Kritik günleri yaşadığımız bu günlerde toplumun alınan kararlara ve tedbirlere nitelikli bir şekilde uymasını bekliyorsak sosyal psikolojinin ışığında hareket etmek gerektiğini sanırım verdiğimiz örnekle açık bir şekilde ifade etmiş olduk.
Evde kal çağrılarına toplumun etkin bir şekilde katılımını sağlamak için yapılan tüm uyarılara ve çalışmalara rağmen sürekli evden çıkan yaşlılarımızı veya gençlerimizi, kesilmekten kaçan kurbanlıklar gibi haber yapmak maalesef kötü bir sosyal etki oluşturuyor. Bu türden vakaları komik gösterip magazinleştirerek like almaya çalışmak vb. nedenlerle sosyal izolasyona aykırı haber ve paylaşımlar yapmak aynen yukarıdaki sosyal uyum deneyindeki sonucu doğuracaktır. Toplumun bu sosyal izalosyana uyduğuna dair haber ve paylaşımların daha pozitif bir etki yapacağı kanaatindeyim.
Öte yandan bilim camiasının da sürekli sağlık sisteminin çökmemesi adına bu karantina önlemlerinin alındığını vurgulaması, birbirleriyle çelişen açıklamaları, eninde sonunda herkesin bu hastalığı kapacağı, sağlık sisteminin çökeceği hatta doktorların ileri aşamada hasta yakınları tarafından sorumlu tutulup şiddete maruz kalabilecekleri gibi olumsuz senaryoları dile getirmeleri de çok yanlış.
Battı balık yan gider anlayışı duyarsız yayınlar nedeniyle neredeyse vatandaşın kafasına dikte ediliyor. Toplum şu an çok ağır bir travma yaşıyor. Çok uzun yıllar geçse bile toplumun hafızasından silinmeyecek günlerden geçiyoruz. Böylesi bir dönemde toplumun bu kötü günleri sağlıklı ve hızlı bir şekilde atlatabilmesi için olabildiğince birlikte ortak tutum ve anlayışla hareket etmemsi gerekiyor.

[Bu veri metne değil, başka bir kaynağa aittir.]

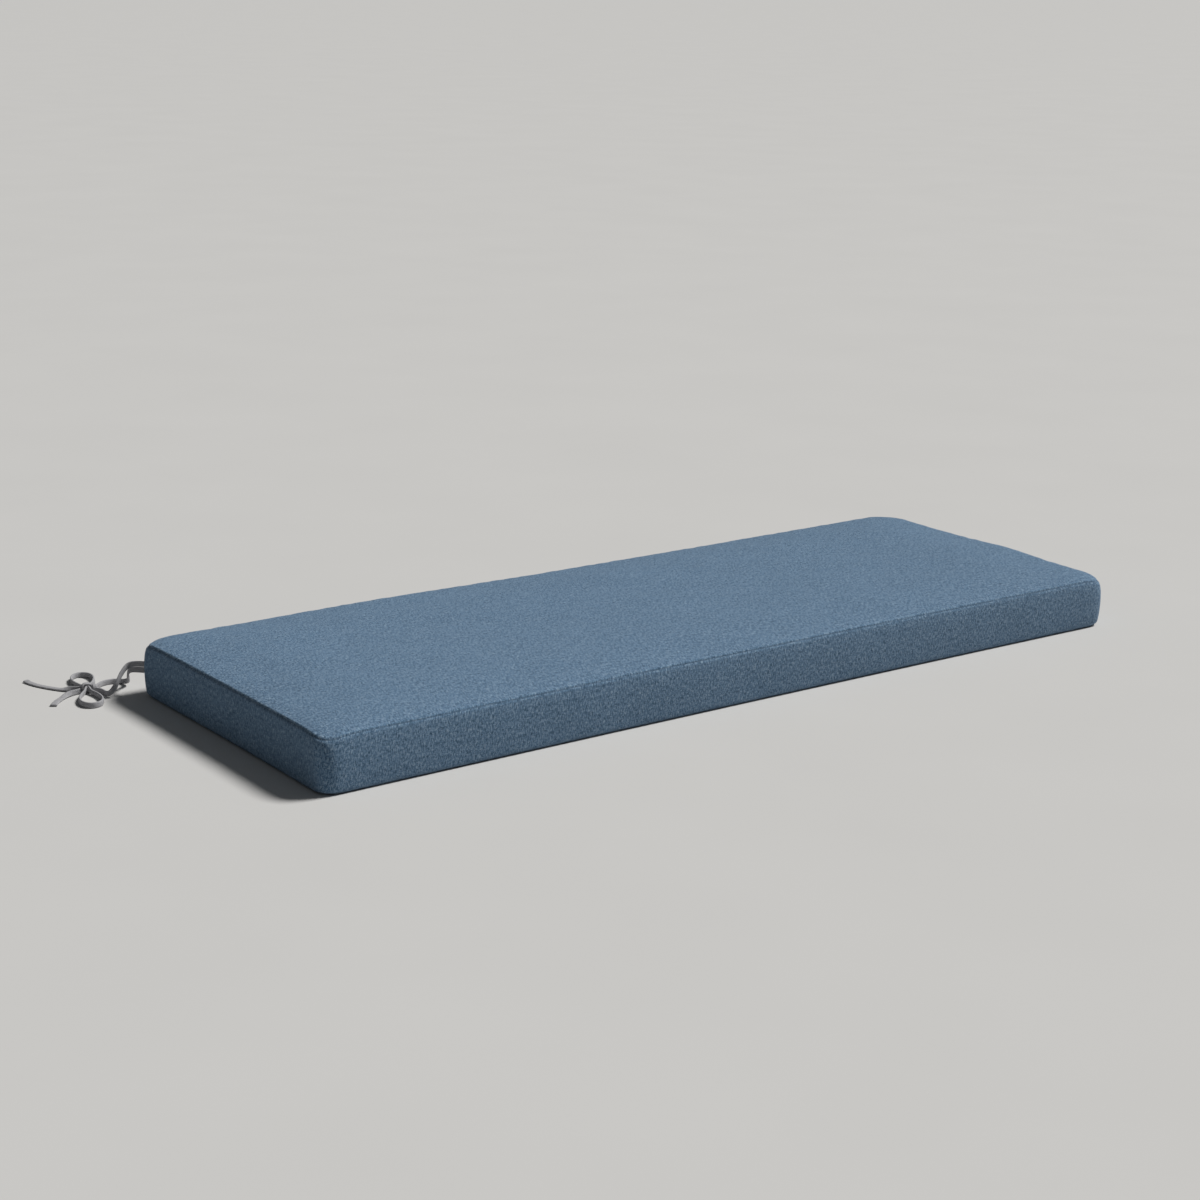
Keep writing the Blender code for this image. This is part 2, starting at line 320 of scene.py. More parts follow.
def tie_cloth():
    nodes = Nodes("tie_cloth")
    uv = nodes.add("ShaderNodeUVMap", uv_map="weave").outputs[0]
    split = nodes.add("ShaderNodeSeparateXYZ", {0: uv})
    along, across = split.outputs[0], split.outputs[1]
    height, thread, fleck, fibre, _ = woven(nodes, across, along, 0.00052, 0.00060, 0.10)
    shade = nodes.sum(
        "ADD",
        nodes.sum("MULTIPLY", nodes.spread(thread, 0.28, 0.72), 0.45),
        nodes.sum("ADD", nodes.sum("MULTIPLY", fleck, 0.30), nodes.sum("MULTIPLY", fibre, 0.25)),
    )
    colour = nodes.ramp(
        shade,
        (
            (0.10, (0.205, 0.205, 0.218)),
            (0.50, (0.325, 0.325, 0.342)),
            (0.92, (0.455, 0.452, 0.462)),
        ),
    )
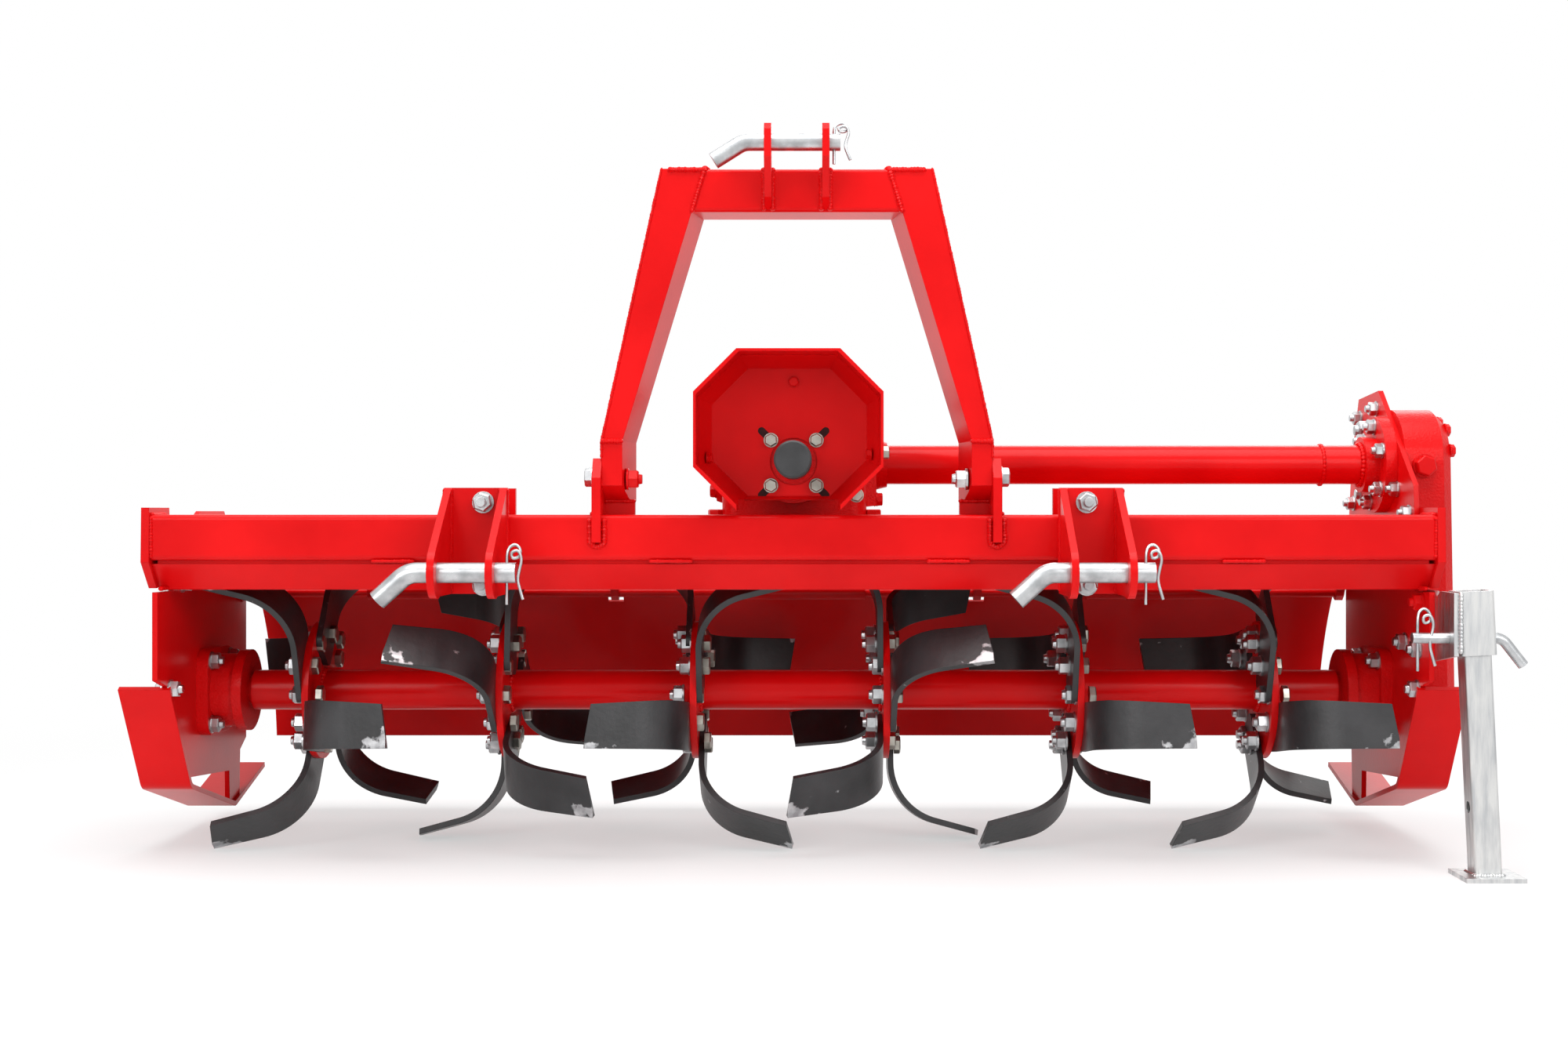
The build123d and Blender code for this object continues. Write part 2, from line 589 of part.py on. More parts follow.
for index, (phase, first_side) in enumerate(FLANGE_PHASES):
    with BuildPart() as tines:
        for turn in range(TINE_COUNT):
            angle = radians(phase + CORNER_ANGLE + turn * 360 / TINE_COUNT)
            side = first_side if turn % 2 == 0 else -first_side
            blade = tine if side > 0 else tine_left
            spoke = Plane(
                origin=(flange_x(index), ROTOR_Y, ROTOR_Z), x_dir=(1, 0, 0),
                z_dir=(0, -sin(angle), -cos(angle)),
            )
            with Locations(spoke.location):
                add(blade.part)
    keep(f"tines_{index + 1}", tines)

# Rear flap on its hinge rod
with BuildPart() as hinge_rod:
    with BuildSketch(Plane.YZ.offset(-INNER_HALF)):
        with Locations((HINGE_Y, HINGE_Z)):
            Circle(HINGE_ROD_RADIUS)
    extrude(amount=2 * INNER_HALF)
keep("hinge_rod", hinge_rod)

KNUCKLE_PLACES = (-FLAP_HALF * 2 / 3, 0, FLAP_HALF * 2 / 3)
LUG_THICKNESS = 10.0
LUG_END = INNER_HALF - 6
LUG_PLACES = (-LUG_END, -LUG_END / 3, LUG_END / 3, LUG_END)
with BuildPart() as hinge_lugs:
    for place in LUG_PLACES:
        with BuildSketch(Plane.YZ.offset(place - LUG_THICKNESS / 2)):
            Polygon(
                (HINGE_Y - 26, HINGE_Z + 20), (HINGE_Y - 4, HINGE_Z + 10), (HINGE_Y + 8, HINGE_Z + 6),
                (HINGE_Y + 9, HINGE_Z - 6), (HINGE_Y - 2, HINGE_Z - 10), (HINGE_Y - 10, HINGE_Z - 4),
                (HINGE_Y - 22, HINGE_Z + 14), align=None,
            )
            with Locations((HINGE_Y, HINGE_Z)):
                Circle(HINGE_ROD_RADIUS, mode=Mode.SUBTRACT)
        extrude(amount=LUG_THICKNESS)
    add(deck.part, mode=Mode.SUBTRACT)
keep("hinge_lugs", hinge_lugs)

with BuildPart() as rear_flap:
    with BuildSketch(Plane.YZ.offset(-FLAP_HALF)):
        with BuildLine():
            sheet_line = ThreePointArc(
                (HINGE_Y + 6, HINGE_Z - 6), (HINGE_Y + 60, HINGE_Z - 92), FLAP_FOOT,
            )
            offset(amount=FLAP_SHEET, side=Side.LEFT)
        make_face()
    extrude(amount=2 * FLAP_HALF)
    for place in LUG_PLACES[1:-1]:
        with BuildSketch(Plane.YZ.offset(place - LUG_THICKNESS)):
            with Locations((HINGE_Y, HINGE_Z)):
                Circle(KNUCKLE_RADIUS + 7)
        extrude(amount=2 * LUG_THICKNESS, mode=Mode.SUBTRACT)
    for place in KNUCKLE_PLACES:
        with BuildSketch(Plane.YZ.offset(place - KNUCKLE_LENGTH / 2)):
            with Locations((HINGE_Y, HINGE_Z)):
                Circle(KNUCKLE_RADIUS)
        extrude(amount=KNUCKLE_LENGTH)
    with BuildSketch(Plane.YZ.offset(-FLAP_HALF - 1)):
        with Locations((HINGE_Y, HINGE_Z)):
            Circle(HINGE_ROD_RADIUS + RUNNING_GAP)
    extrude(amount=2 * FLAP_HALF + 2, mode=Mode.SUBTRACT)
keep("rear_flap", rear_flap)

# Parking stand: a tube in a socket on the right, its foot flat on the ground
lean = radians(STAND_LEAN)
STAND_UP = (-sin(lean), 0, cos(lean))
STAND_SIDE = (cos(lean), 0, sin(lean))


def stand_plane(height):
    """Plane square to the leaning stand, at a height above the ground."""
    rise = (height - STAND_PIN_Z) / cos(lean)
    return Plane(
        origin=(STAND_X - rise * sin(lean), STAND_Y, height), x_dir=STAND_SIDE, z_dir=STAND_UP
    )


with BuildPart() as stand_socket:
    with BuildSketch(stand_plane(SOCKET_BOTTOM)):
        RectangleRounded(SOCKET_OUTER, SOCKET_OUTER, 4)
        RectangleRounded(SOCKET_INNER, SOCKET_INNER, 2, mode=Mode.SUBTRACT)
    extrude(amount=(SOCKET_TOP - SOCKET_BOTTOM) / cos(lean))
    with BuildSketch(Plane.YZ.offset(STAND_X)):
        with Locations((STAND_Y, STAND_PIN_Z)):
            Circle(STAND_PIN_RADIUS + LINK_PIN_CLEARANCE)
    extrude(amount=SOCKET_OUTER, both=True, mode=Mode.SUBTRACT)
keep("stand_socket", stand_socket)

with BuildPart() as stand_leg:
    with BuildSketch(stand_plane(-20)):
        RectangleRounded(STAND_TUBE, STAND_TUBE, 4)
        RectangleRounded(STAND_TUBE - 2 * STAND_WALL, STAND_TUBE - 2 * STAND_WALL, 2, mode=Mode.SUBTRACT)
    extrude(amount=(SOCKET_TOP - 2 + 20) / cos(lean))
    split(bisect_by=Plane.XY.offset(FOOT_SHEET), keep=Keep.TOP)
    for height in (STAND_PIN_Z, STAND_RAISED_HOLE):
        with BuildSketch(Plane.YZ.offset(stand_plane(height).origin.X)):
            with Locations((STAND_Y, height)):
                Circle(STAND_PIN_RADIUS + LINK_PIN_CLEARANCE)
        extrude(amount=SOCKET_OUTER, both=True, mode=Mode.SUBTRACT)
keep("stand_leg", stand_leg)

with BuildPart() as stand_foot:
    with BuildSketch(Plane.XY):
        with Locations((stand_plane(0).origin.X + 2, STAND_Y)):
            Rectangle(FOOT_SIZE, FOOT_SIZE)
    extrude(amount=FOOT_SHEET)
keep("stand_foot", stand_foot)

with BuildPart() as stand_bracket:
    front = STAND_Y - SOCKET_OUTER / 2
    with BuildSketch(Plane.YZ.offset(HALF_WIDTH)):
        Polygon(
            (front, SOCKET_TOP - 2), (-10, SOCKET_TOP - 2), (0, SOCKET_TOP - 8), (10, SOCKET_TOP - 2),
            (56, SOCKET_TOP - 2), (56, SOCKET_BOTTOM - 17), (front, SOCKET_BOTTOM - 1),
            align=None,
        )
        with Locations((STAND_Y, STAND_PIN_Z)):
            Circle(STAND_PIN_RADIUS + LINK_PIN_CLEARANCE, mode=Mode.SUBTRACT)
    extrude(amount=BRACKET_SHEET)
keep("stand_bracket", stand_bracket)

stand_pin = bent_pin(678, STAND_X + SOCKET_OUTER / 2 + 4, STAND_Y, STAND_PIN_Z, STAND_PIN_RADIUS, 16, 52, 30)
with BuildPart() as locking_pin:
    add(stand_pin.part)
    with BuildSketch(stand_plane(SOCKET_BOTTOM)):
        Rectangle(SOCKET_INNER, SOCKET_INNER)
    extrude(amount=(SOCKET_TOP - SOCKET_BOTTOM) / cos(lean), mode=Mode.SUBTRACT)
keep("stand_pin", locking_pin)

# The origin is at the bottom centre of the whole machine
corners = [piece.part.bounding_box() for piece in pieces.values()]
low = [min(getattr(box.min, axis) for box in corners) for axis in "XYZ"]
high = [max(getattr(box.max, axis) for box in corners) for axis in "XYZ"]
ORIGIN = Vector((low[0] + high[0]) / 2, (low[1] + high[1]) / 2, low[2])

os.makedirs("parts", exist_ok=True)
for node, piece in pieces.items():
    piece.part.position -= ORIGIN
    export_step(piece.part, f"parts/{node}.step")
print("nodes", len(pieces), "origin", ORIGIN, "rotor height", round(ROTOR_Z, 2))
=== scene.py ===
"""Looks of a rotavator for a compact tractor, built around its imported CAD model."""

import json
from math import cos, pi, radians, sin, sqrt
from random import Random

import bmesh
import bpy
import numpy as np
from mathutils import Matrix, Vector


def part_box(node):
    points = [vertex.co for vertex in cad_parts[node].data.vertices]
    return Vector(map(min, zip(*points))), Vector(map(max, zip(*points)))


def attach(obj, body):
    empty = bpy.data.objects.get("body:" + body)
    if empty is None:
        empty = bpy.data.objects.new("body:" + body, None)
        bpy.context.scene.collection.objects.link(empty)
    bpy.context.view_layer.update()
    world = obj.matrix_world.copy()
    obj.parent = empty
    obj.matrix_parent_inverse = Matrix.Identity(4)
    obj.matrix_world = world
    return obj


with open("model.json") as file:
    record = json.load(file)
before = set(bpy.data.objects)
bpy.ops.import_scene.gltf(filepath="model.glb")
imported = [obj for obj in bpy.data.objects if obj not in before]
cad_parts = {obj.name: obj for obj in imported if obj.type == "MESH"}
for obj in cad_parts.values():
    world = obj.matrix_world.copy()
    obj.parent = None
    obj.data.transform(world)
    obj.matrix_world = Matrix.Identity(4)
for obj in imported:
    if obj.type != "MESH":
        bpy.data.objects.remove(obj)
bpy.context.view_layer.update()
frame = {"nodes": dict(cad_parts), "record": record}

nodes = frame["nodes"]
bar_low, bar_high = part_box("main_bar")
MIDDLE = (bar_low.x + bar_high.x) / 2
FRONT = bar_low.y


def place(x, y, z):
    """Point at x from the machine's middle, y behind the bar's front face and z above the ground, in mm."""
    return Vector((MIDDLE + x / 1000, FRONT + y / 1000, z / 1000))


# Red powder coat: the frame, hood, drive housings and rotor tube are sprayed in one gloss red.
# The coat is smooth with a faint orange peel, rounds the plates' edges and is darker where it is thin.
def material(name, colour, roughness, metallic=0.0):
    """New node material with its shader's constants set, its node tree and its shader."""
    made = bpy.data.materials.new(name)
    made.use_nodes = True
    shader = made.node_tree.nodes["Principled BSDF"]
    shader.inputs["Base Color"].default_value = (*colour, 1)
    shader.inputs["Roughness"].default_value = roughness
    shader.inputs["Metallic"].default_value = metallic
    return made, made.node_tree, shader


def noise_on(tree, scale, detail=3.0, stretch=(1, 1, 1)):
    """Noise over the object's own coordinates, in metres."""
    coordinates = tree.nodes.new("ShaderNodeTexCoord")
    mapping = tree.nodes.new("ShaderNodeMapping")
    mapping.inputs["Scale"].default_value = stretch
    noise = tree.nodes.new("ShaderNodeTexNoise")
    noise.inputs["Scale"].default_value = scale
    noise.inputs["Detail"].default_value = detail
    tree.links.new(coordinates.outputs["Object"], mapping.inputs["Vector"])
    tree.links.new(mapping.outputs["Vector"], noise.inputs["Vector"])
    return noise.outputs["Fac"]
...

Ümit enjekte etmek yerine maalesef farkında olmadan duyarsızlık tohumları ekiliyor. “Nasılsa bulaşacak kaçış yok atın ölümü arpadan olsun.” anlayışı gelişiyor. Biraz daha dikkatli olmak gerektiğine inanıyorum. Bu hepimizin daha duyarlı olmak konusunda göstereceği çaba ile mümkün olacaktır. Aksi halde olumsuz açıklamalar, paylaşımlar kamuoyunda ortak bir tutum anlayışını kırıyor.